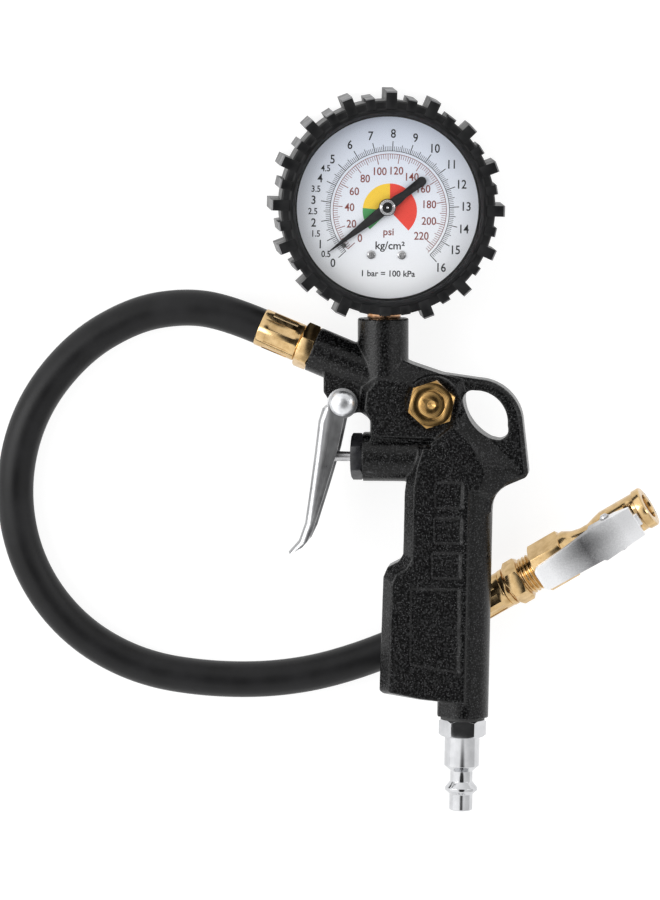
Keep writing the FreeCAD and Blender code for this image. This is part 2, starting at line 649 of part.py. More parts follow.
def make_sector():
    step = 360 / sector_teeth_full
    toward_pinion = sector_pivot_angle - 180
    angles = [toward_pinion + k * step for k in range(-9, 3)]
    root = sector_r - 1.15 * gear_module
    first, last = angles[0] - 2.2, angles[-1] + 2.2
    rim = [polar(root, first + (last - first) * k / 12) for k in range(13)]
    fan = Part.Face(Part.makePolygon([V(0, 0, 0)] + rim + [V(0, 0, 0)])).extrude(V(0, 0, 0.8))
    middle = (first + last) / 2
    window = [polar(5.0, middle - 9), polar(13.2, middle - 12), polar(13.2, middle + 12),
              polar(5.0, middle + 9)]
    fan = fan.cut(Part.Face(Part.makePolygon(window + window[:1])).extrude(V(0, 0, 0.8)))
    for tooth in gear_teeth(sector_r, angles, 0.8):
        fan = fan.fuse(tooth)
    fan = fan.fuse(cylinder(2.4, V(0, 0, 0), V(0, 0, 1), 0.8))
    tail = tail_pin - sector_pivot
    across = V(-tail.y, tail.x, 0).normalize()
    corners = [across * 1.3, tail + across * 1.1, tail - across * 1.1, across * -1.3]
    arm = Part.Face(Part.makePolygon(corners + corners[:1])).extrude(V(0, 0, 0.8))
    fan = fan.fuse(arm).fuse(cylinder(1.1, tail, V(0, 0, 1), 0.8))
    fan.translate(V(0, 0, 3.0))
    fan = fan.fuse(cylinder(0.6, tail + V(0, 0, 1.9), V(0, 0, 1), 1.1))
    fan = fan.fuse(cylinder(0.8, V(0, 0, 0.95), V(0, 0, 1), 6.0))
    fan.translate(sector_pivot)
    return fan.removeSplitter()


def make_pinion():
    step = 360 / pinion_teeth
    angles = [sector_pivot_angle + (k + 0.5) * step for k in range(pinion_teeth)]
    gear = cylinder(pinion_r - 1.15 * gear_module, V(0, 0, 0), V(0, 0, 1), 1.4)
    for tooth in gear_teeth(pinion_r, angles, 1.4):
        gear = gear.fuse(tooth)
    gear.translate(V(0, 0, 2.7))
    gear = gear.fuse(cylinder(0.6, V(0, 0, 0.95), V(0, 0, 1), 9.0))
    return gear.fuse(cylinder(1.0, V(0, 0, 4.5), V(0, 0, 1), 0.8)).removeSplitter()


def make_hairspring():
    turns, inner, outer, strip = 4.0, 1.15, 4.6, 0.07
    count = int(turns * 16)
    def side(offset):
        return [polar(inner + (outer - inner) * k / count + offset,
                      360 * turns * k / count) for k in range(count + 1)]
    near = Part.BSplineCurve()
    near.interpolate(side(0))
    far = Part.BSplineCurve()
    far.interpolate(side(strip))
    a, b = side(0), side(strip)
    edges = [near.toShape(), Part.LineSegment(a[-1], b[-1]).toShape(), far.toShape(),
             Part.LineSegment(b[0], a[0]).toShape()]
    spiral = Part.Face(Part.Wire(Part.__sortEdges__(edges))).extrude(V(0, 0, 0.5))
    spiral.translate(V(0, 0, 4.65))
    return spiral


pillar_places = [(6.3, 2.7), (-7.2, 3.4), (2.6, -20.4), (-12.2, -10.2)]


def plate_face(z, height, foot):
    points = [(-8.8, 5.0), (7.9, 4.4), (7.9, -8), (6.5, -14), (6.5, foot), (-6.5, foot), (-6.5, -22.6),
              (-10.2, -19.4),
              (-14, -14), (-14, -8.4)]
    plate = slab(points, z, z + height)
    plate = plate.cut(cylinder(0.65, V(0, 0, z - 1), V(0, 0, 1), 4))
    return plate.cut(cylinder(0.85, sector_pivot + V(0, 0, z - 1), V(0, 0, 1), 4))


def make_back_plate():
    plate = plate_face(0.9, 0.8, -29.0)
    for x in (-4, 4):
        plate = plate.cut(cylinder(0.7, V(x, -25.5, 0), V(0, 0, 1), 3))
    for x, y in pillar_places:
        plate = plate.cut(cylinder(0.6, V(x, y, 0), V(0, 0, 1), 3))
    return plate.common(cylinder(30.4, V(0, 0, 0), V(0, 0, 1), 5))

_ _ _

What needs to be done: Write out the material exactly as given.

Response to the task:
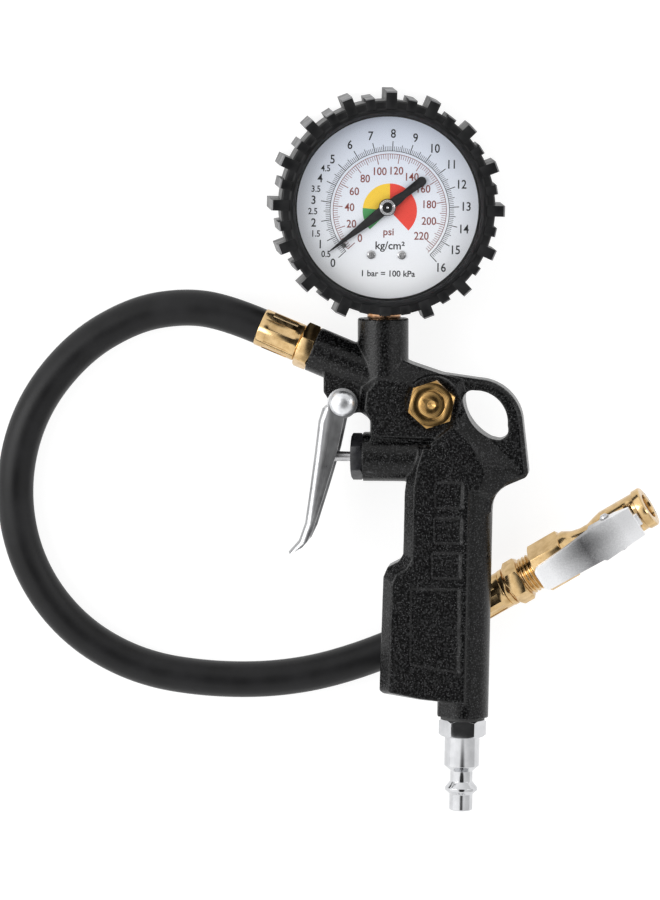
Keep writing the FreeCAD and Blender code for this image. This is part 2, starting at line 649 of part.py. More parts follow.
def make_sector():
    step = 360 / sector_teeth_full
    toward_pinion = sector_pivot_angle - 180
    angles = [toward_pinion + k * step for k in range(-9, 3)]
    root = sector_r - 1.15 * gear_module
    first, last = angles[0] - 2.2, angles[-1] + 2.2
    rim = [polar(root, first + (last - first) * k / 12) for k in range(13)]
    fan = Part.Face(Part.makePolygon([V(0, 0, 0)] + rim + [V(0, 0, 0)])).extrude(V(0, 0, 0.8))
    middle = (first + last) / 2
    window = [polar(5.0, middle - 9), polar(13.2, middle - 12), polar(13.2, middle + 12),
              polar(5.0, middle + 9)]
    fan = fan.cut(Part.Face(Part.makePolygon(window + window[:1])).extrude(V(0, 0, 0.8)))
    for tooth in gear_teeth(sector_r, angles, 0.8):
        fan = fan.fuse(tooth)
    fan = fan.fuse(cylinder(2.4, V(0, 0, 0), V(0, 0, 1), 0.8))
    tail = tail_pin - sector_pivot
    across = V(-tail.y, tail.x, 0).normalize()
    corners = [across * 1.3, tail + across * 1.1, tail - across * 1.1, across * -1.3]
    arm = Part.Face(Part.makePolygon(corners + corners[:1])).extrude(V(0, 0, 0.8))
    fan = fan.fuse(arm).fuse(cylinder(1.1, tail, V(0, 0, 1), 0.8))
    fan.translate(V(0, 0, 3.0))
    fan = fan.fuse(cylinder(0.6, tail + V(0, 0, 1.9), V(0, 0, 1), 1.1))
    fan = fan.fuse(cylinder(0.8, V(0, 0, 0.95), V(0, 0, 1), 6.0))
    fan.translate(sector_pivot)
    return fan.removeSplitter()


def make_pinion():
    step = 360 / pinion_teeth
    angles = [sector_pivot_angle + (k + 0.5) * step for k in range(pinion_teeth)]
    gear = cylinder(pinion_r - 1.15 * gear_module, V(0, 0, 0), V(0, 0, 1), 1.4)
    for tooth in gear_teeth(pinion_r, angles, 1.4):
        gear = gear.fuse(tooth)
    gear.translate(V(0, 0, 2.7))
    gear = gear.fuse(cylinder(0.6, V(0, 0, 0.95), V(0, 0, 1), 9.0))
    return gear.fuse(cylinder(1.0, V(0, 0, 4.5), V(0, 0, 1), 0.8)).removeSplitter()


def make_hairspring():
    turns, inner, outer, strip = 4.0, 1.15, 4.6, 0.07
    count = int(turns * 16)
    def side(offset):
        return [polar(inner + (outer - inner) * k / count + offset,
                      360 * turns * k / count) for k in range(count + 1)]
    near = Part.BSplineCurve()
    near.interpolate(side(0))
    far = Part.BSplineCurve()
    far.interpolate(side(strip))
    a, b = side(0), side(strip)
    edges = [near.toShape(), Part.LineSegment(a[-1], b[-1]).toShape(), far.toShape(),
             Part.LineSegment(b[0], a[0]).toShape()]
    spiral = Part.Face(Part.Wire(Part.__sortEdges__(edges))).extrude(V(0, 0, 0.5))
    spiral.translate(V(0, 0, 4.65))
    return spiral


pillar_places = [(6.3, 2.7), (-7.2, 3.4), (2.6, -20.4), (-12.2, -10.2)]


def plate_face(z, height, foot):
    points = [(-8.8, 5.0), (7.9, 4.4), (7.9, -8), (6.5, -14), (6.5, foot), (-6.5, foot), (-6.5, -22.6),
              (-10.2, -19.4),
              (-14, -14), (-14, -8.4)]
    plate = slab(points, z, z + height)
    plate = plate.cut(cylinder(0.65, V(0, 0, z - 1), V(0, 0, 1), 4))
    return plate.cut(cylinder(0.85, sector_pivot + V(0, 0, z - 1), V(0, 0, 1), 4))


def make_back_plate():
    plate = plate_face(0.9, 0.8, -29.0)
    for x in (-4, 4):
        plate = plate.cut(cylinder(0.7, V(x, -25.5, 0), V(0, 0, 1), 3))
    for x, y in pillar_places:
        plate = plate.cut(cylinder(0.6, V(x, y, 0), V(0, 0, 1), 3))
    return plate.common(cylinder(30.4, V(0, 0, 0), V(0, 0, 1), 5))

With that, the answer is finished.